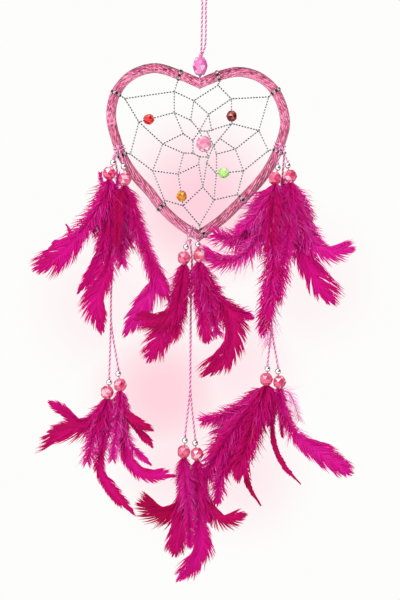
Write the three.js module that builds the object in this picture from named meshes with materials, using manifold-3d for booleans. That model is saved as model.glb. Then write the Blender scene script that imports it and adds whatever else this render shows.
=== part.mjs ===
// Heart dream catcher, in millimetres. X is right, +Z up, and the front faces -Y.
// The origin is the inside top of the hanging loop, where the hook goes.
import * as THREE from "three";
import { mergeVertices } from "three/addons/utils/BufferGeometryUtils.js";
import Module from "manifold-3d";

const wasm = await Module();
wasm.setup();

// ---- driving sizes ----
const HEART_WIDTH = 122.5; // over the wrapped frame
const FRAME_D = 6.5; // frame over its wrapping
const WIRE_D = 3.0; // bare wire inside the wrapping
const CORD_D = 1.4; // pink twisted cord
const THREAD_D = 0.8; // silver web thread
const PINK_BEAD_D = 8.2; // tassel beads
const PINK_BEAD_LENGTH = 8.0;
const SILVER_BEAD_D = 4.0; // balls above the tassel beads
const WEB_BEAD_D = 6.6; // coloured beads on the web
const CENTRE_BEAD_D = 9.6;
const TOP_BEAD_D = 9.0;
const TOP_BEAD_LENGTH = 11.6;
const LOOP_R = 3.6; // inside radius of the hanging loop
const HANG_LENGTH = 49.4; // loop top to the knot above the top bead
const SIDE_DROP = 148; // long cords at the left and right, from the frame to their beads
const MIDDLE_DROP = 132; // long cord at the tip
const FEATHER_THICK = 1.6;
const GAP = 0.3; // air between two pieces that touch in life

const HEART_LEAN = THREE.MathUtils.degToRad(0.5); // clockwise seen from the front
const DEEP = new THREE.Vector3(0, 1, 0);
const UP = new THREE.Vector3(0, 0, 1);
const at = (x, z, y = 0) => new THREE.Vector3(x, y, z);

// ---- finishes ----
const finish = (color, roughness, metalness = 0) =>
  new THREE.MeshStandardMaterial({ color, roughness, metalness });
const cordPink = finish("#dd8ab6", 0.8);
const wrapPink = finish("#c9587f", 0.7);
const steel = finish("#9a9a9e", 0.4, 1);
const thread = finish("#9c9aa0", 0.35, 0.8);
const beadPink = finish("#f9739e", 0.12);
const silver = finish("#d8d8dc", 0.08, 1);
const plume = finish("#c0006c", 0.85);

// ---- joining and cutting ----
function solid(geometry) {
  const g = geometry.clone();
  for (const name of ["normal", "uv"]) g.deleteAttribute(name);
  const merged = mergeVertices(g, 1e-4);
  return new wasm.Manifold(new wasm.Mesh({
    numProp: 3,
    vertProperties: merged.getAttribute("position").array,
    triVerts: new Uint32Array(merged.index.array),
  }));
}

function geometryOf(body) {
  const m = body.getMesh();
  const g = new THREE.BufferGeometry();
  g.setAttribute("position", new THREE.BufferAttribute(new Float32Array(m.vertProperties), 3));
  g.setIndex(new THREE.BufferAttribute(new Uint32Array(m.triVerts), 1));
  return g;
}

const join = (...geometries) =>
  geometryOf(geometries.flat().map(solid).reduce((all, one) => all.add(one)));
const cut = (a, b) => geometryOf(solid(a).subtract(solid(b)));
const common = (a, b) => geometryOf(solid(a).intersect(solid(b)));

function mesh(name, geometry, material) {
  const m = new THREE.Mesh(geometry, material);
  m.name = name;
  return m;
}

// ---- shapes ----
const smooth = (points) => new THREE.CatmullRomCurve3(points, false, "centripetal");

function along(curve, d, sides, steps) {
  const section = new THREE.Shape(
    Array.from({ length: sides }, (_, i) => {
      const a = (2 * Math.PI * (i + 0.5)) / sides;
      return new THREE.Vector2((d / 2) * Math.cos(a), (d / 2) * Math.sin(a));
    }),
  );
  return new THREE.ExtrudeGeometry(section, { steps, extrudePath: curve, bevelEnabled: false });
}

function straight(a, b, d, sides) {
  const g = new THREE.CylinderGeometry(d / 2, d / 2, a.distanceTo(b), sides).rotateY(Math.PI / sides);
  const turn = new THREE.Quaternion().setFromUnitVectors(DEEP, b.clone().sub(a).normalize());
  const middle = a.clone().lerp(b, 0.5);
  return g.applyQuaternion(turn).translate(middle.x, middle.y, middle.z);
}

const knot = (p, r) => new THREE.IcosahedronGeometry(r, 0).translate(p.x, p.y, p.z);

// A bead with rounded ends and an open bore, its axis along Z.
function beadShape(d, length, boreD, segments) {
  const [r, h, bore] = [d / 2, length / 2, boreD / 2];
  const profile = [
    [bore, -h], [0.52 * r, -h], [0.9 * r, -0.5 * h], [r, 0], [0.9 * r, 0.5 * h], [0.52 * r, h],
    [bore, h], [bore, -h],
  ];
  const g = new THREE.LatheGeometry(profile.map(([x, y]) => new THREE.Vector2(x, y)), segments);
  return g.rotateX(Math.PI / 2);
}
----
# [Exercise aim]
Return all of the data exactly as it reads.

# [Finished exercise]
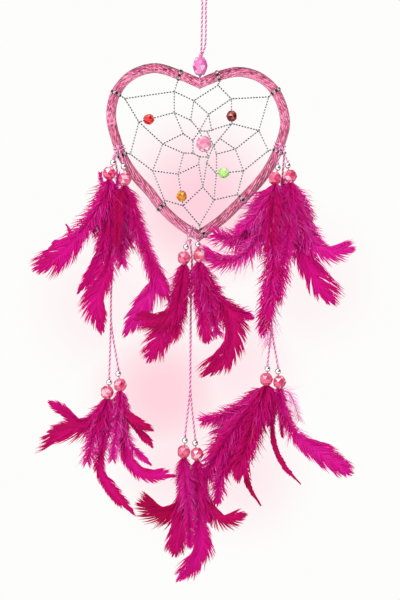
Write the three.js module that builds the object in this picture from named meshes with materials, using manifold-3d for booleans. That model is saved as model.glb. Then write the Blender scene script that imports it and adds whatever else this render shows.
=== part.mjs ===
// Heart dream catcher, in millimetres. X is right, +Z up, and the front faces -Y.
// The origin is the inside top of the hanging loop, where the hook goes.
import * as THREE from "three";
import { mergeVertices } from "three/addons/utils/BufferGeometryUtils.js";
import Module from "manifold-3d";

const wasm = await Module();
wasm.setup();

// ---- driving sizes ----
const HEART_WIDTH = 122.5; // over the wrapped frame
const FRAME_D = 6.5; // frame over its wrapping
const WIRE_D = 3.0; // bare wire inside the wrapping
const CORD_D = 1.4; // pink twisted cord
const THREAD_D = 0.8; // silver web thread
const PINK_BEAD_D = 8.2; // tassel beads
const PINK_BEAD_LENGTH = 8.0;
const SILVER_BEAD_D = 4.0; // balls above the tassel beads
const WEB_BEAD_D = 6.6; // coloured beads on the web
const CENTRE_BEAD_D = 9.6;
const TOP_BEAD_D = 9.0;
const TOP_BEAD_LENGTH = 11.6;
const LOOP_R = 3.6; // inside radius of the hanging loop
const HANG_LENGTH = 49.4; // loop top to the knot above the top bead
const SIDE_DROP = 148; // long cords at the left and right, from the frame to their beads
const MIDDLE_DROP = 132; // long cord at the tip
const FEATHER_THICK = 1.6;
const GAP = 0.3; // air between two pieces that touch in life

const HEART_LEAN = THREE.MathUtils.degToRad(0.5); // clockwise seen from the front
const DEEP = new THREE.Vector3(0, 1, 0);
const UP = new THREE.Vector3(0, 0, 1);
const at = (x, z, y = 0) => new THREE.Vector3(x, y, z);

// ---- finishes ----
const finish = (color, roughness, metalness = 0) =>
  new THREE.MeshStandardMaterial({ color, roughness, metalness });
const cordPink = finish("#dd8ab6", 0.8);
const wrapPink = finish("#c9587f", 0.7);
const steel = finish("#9a9a9e", 0.4, 1);
const thread = finish("#9c9aa0", 0.35, 0.8);
const beadPink = finish("#f9739e", 0.12);
const silver = finish("#d8d8dc", 0.08, 1);
const plume = finish("#c0006c", 0.85);

// ---- joining and cutting ----
function solid(geometry) {
  const g = geometry.clone();
  for (const name of ["normal", "uv"]) g.deleteAttribute(name);
  const merged = mergeVertices(g, 1e-4);
  return new wasm.Manifold(new wasm.Mesh({
    numProp: 3,
    vertProperties: merged.getAttribute("position").array,
    triVerts: new Uint32Array(merged.index.array),
  }));
}

function geometryOf(body) {
  const m = body.getMesh();
  const g = new THREE.BufferGeometry();
  g.setAttribute("position", new THREE.BufferAttribute(new Float32Array(m.vertProperties), 3));
  g.setIndex(new THREE.BufferAttribute(new Uint32Array(m.triVerts), 1));
  return g;
}

const join = (...geometries) =>
  geometryOf(geometries.flat().map(solid).reduce((all, one) => all.add(one)));
const cut = (a, b) => geometryOf(solid(a).subtract(solid(b)));
const common = (a, b) => geometryOf(solid(a).intersect(solid(b)));

function mesh(name, geometry, material) {
  const m = new THREE.Mesh(geometry, material);
  m.name = name;
  return m;
}

// ---- shapes ----
const smooth = (points) => new THREE.CatmullRomCurve3(points, false, "centripetal");

function along(curve, d, sides, steps) {
  const section = new THREE.Shape(
    Array.from({ length: sides }, (_, i) => {
      const a = (2 * Math.PI * (i + 0.5)) / sides;
      return new THREE.Vector2((d / 2) * Math.cos(a), (d / 2) * Math.sin(a));
    }),
  );
  return new THREE.ExtrudeGeometry(section, { steps, extrudePath: curve, bevelEnabled: false });
}

function straight(a, b, d, sides) {
  const g = new THREE.CylinderGeometry(d / 2, d / 2, a.distanceTo(b), sides).rotateY(Math.PI / sides);
  const turn = new THREE.Quaternion().setFromUnitVectors(DEEP, b.clone().sub(a).normalize());
  const middle = a.clone().lerp(b, 0.5);
  return g.applyQuaternion(turn).translate(middle.x, middle.y, middle.z);
}

const knot = (p, r) => new THREE.IcosahedronGeometry(r, 0).translate(p.x, p.y, p.z);

// A bead with rounded ends and an open bore, its axis along Z.
function beadShape(d, length, boreD, segments) {
  const [r, h, bore] = [d / 2, length / 2, boreD / 2];
  const profile = [
    [bore, -h], [0.52 * r, -h], [0.9 * r, -0.5 * h], [r, 0], [0.9 * r, 0.5 * h], [0.52 * r, h],
    [bore, h], [bore, -h],
  ];
  const g = new THREE.LatheGeometry(profile.map(([x, y]) => new THREE.Vector2(x, y)), segments);
  return g.rotateX(Math.PI / 2);
}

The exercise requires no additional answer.